T24 Dış Haberler
Britanya hükûmeti, 30 yaş altı Avrupalı gençlere ülkede yaşama ve çalışma hakkı tanıyan herhangi bir anlaşmaya karşı olan tutumunu yineledi.
The Times gazetesi adı açıklanmayan hükûmet kaynaklarına dayanarak, Britanya hükûmetinin, 30 yaş altı Avrupalı gençlere serbest dolaşım hakkı tanıyacak anlaşmanın bazı bölümlerine dair uzlaşma sağlanabileceğini aktarmıştı. Ancak yine bu kaynaklara göre, bu tür bir anlaşma için hükûmet AB ülkeleri ile bazı diğer konularda da anlaşılmasının ön koşul olarak altını çiziyor. Bu konulardan biri, Britanya'dan AB'ye giden gıda ürünleri üzerindeki denetimlerin azaltılması.
Bir kaynak, gazeteye verdiği demeçte “AB ile ilişkileri yeniden başlatmak konusunda ciddi isek, onlara istedikleri bazı şeyleri vermeye hazırlıklı olmalıyız” dedi. Öte yandan, bir hükûmet yetkilisi, bu konunun gündemde olmadığını ve buna dair herhangi bir çalışma yapılmadığını belirtti.
Liberal Demokratlar, geçen perşembe günü hükûmetin AB ile gençlik temelli bir sistem üzerinde anlaşmasını talep etti. Parti sözcüsü Layla Moran, bunun AB ile bağları yeniden inşa edeceğini belirtti. Moran, böyle bir anlaşmanın “gençlere Avrupa genelinde yaşama ve çalışma fırsatı sunarken aynı zamanda İngiltere ekonomisine de katkı sağlayacağını” dile getirdi.
AB, Britanya'ya resmî bir teklifte bulunmuştu
Nisan ayında AB, gençlere yönelik karşılıklı bir seyahat serbestliği düzenlemesi için Londra’ya resmî bir teklif sunmuştu. Avrupa Komisyonu Başkanı Ursula von der Leyen, “daha yakın bir iş birliği fırsatının” altını çizmiş ve AB önerisinin, gelecek nesillerin iyi ilişkiler kurmasında etkili olacağını dile getirmişti.
Ancak bu teklif hem İşçi Partisi hem de Muhafazakâr Parti tarafından reddedilmişti.

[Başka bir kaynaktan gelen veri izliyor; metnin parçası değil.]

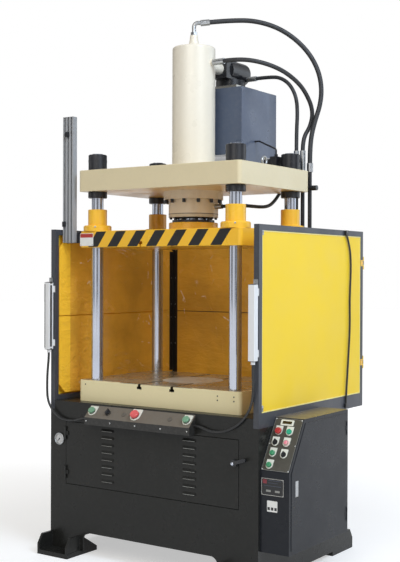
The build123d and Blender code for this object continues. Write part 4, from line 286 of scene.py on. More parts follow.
def glowing(name, code, strength):
    """Lens that is lit a little from inside."""
    g = Graph(name)
    tone = g.drift(g.noise(200.0), linear(code), 0.85, 1.1)
    g.link(tone, "Base Color")
    g.link(tone, "Emission Color")
    g.set("Emission Strength", strength)
    g.set("Roughness", 0.12)
    return g.material


LIT_STRETCH_END_Y = -285.0
DOOR_SHEET_FRONT_Y = 544.0
DOOR_SHEET_BACK_Y = 545.5
SLOT_FLOOR = BED_TOP - 24.5
SLOT_REACH = 0.2
RAIL_GROOVE_Y = -339.5


def knuckles(g):
    """1 on the hinge parts behind the rear posts."""
    return g.beyond("Y", GUARD_REAR + 0.2)


def lit_front_stretch(g):
    """1 on the front stretch of the side sheets, painted lighter as light falling there."""
    return g.before("Y", LIT_STRETCH_END_Y)


def door_frame(g):
    """1 on the rear doors' frames and straps, 0 on both faces of their sheets."""
    back = g.both(g.facing(BACK), g.before("Y", DOOR_SHEET_BACK_Y))
    return g.math("SUBTRACT", 1.0, g.math("MAXIMUM", g.before("Y", DOOR_SHEET_FRONT_Y), back))


def bed_face(g):
    """1 on the bed's ground top."""
    return g.beyond("Z", BED_TOP - 0.2)


def bed_slot_shade(g):
    """1 on the walls and floors of the bed's T-slots, which are painted dark as shade."""
    height = g.both(g.beyond("Z", SLOT_FLOOR), g.before("Z", BED_TOP - 0.5))
    width = g.math("LESS_THAN", g.math("ABSOLUTE", g.axis("X"), 0.0), SLOT_REACH)
    ends = g.math("ADD", g.facing(FRONT), g.facing(BACK))
    return g.both(g.both(height, width), g.math("SUBTRACT", 1.0, ends))


def rail_groove_shade(g):
    """1 on the floors of the rail's front grooves, which are painted dark as shade."""
    return g.both(g.facing(FRONT), g.beyond("Y", RAIL_GROOVE_Y))


# Lighter colour for faces that look up: some dust, and a painted sheen of the light falling on them
TOP_DUST_AND_SHEEN = "#6b6358"
CHARCOAL = paint("charcoal", "#242422", 0.3, 0.06, 700.0, 0.08, dust=0.012, gloss=0.22)
CABINET_PAINT = paint(
    "cabinet_charcoal", "#202227", 0.3, 0.06, 700.0, 0.07, dust=0.01, gloss=0.18,
    # The cabinet's top is painted lighter: painted sheen, with dust
    second=(TOP_DUST_AND_SHEEN, lambda g: g.facing(UP)),
)
CONSOLE_PAINT = paint(
    "console_charcoal", "#2b2a28", 0.36, 0.06, 900.0, 0.12, dust=0.05, gloss=0.35,
    # The console's sloping face is painted lighter: painted sheen, with dust
    second=(TOP_DUST_AND_SHEEN, lambda g: g.facing(CONSOLE_NORMAL)),
)
BEIGE = paint("beige", "#dccda8", 0.34, 0.03, 350.0, 0.05, dust=0.05)
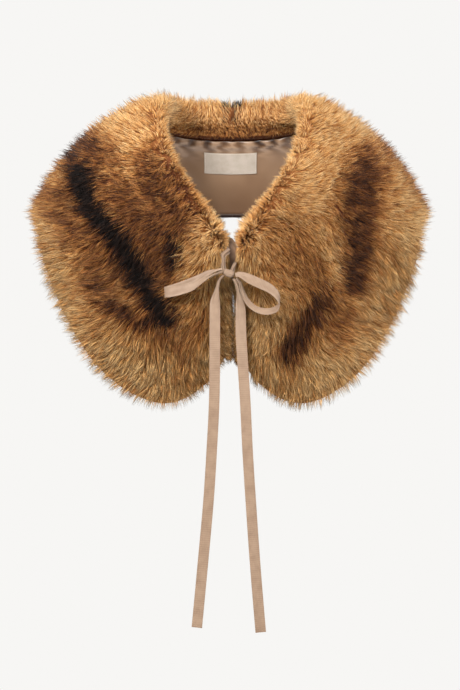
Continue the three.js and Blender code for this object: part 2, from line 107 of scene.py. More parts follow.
# The middle of the ribbon at each row, and across it to its selvedge as a share of its width.
TIE_RIGHT = (
    {"at": (-5.2, -120, -163), "wide": (0.02, -0.12, -0.5)},
    {"at": (-5.6, -132.5, -166), "wide": (0.14, -0.2, -0.5)},
    {"at": (-11.2, -138.5, -171.5), "wide": (0.42, -0.16, -0.34)},
    {"at": (-10.9, -141, -178), "wide": (0.34, -0.2, -0.25)},
    {"at": (-11.2, -144, -184.5), "wide": (0.42, -0.12, -0.1)},
    {"at": (-9.5, -147, -191), "wide": (0.5, 0, -0.2)},
)
TIE_LEFT = (
    {"at": (4.1, -119, -179), "wide": (0.02, -0.2, -0.45)},
    {"at": (1.8, -130, -183.5), "wide": (0.04, -0.24, -0.4)},
    {"at": (0, -139.5, -188), "wide": (0.2, -0.24, -0.34)},
    {"at": (-1.7, -147, -193.5), "wide": (0.5, 0, -0.24)},
)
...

AB teklifine bir diğer engel, anlaşma sağlandığı takdirde, Britanya ve AB öğrencilerinin karşılıklı olarak birbirlerinin üniversitelerinde ‘yerli öğrenci’ olarak eğitim görecek olması.
Bu, AB öğrencilerinin Britanya üniversitelerinde önemli ölçüde daha düşük ücretler ödemesi anlamına gelecek. Britanya üniversitelerinin temsilcileri, ek mali yükü üstlenemeyeceklerini ve İşçi Partisi’nin bu maliyeti nasıl karşılayacağından emin olmadıklarını belirtiyor.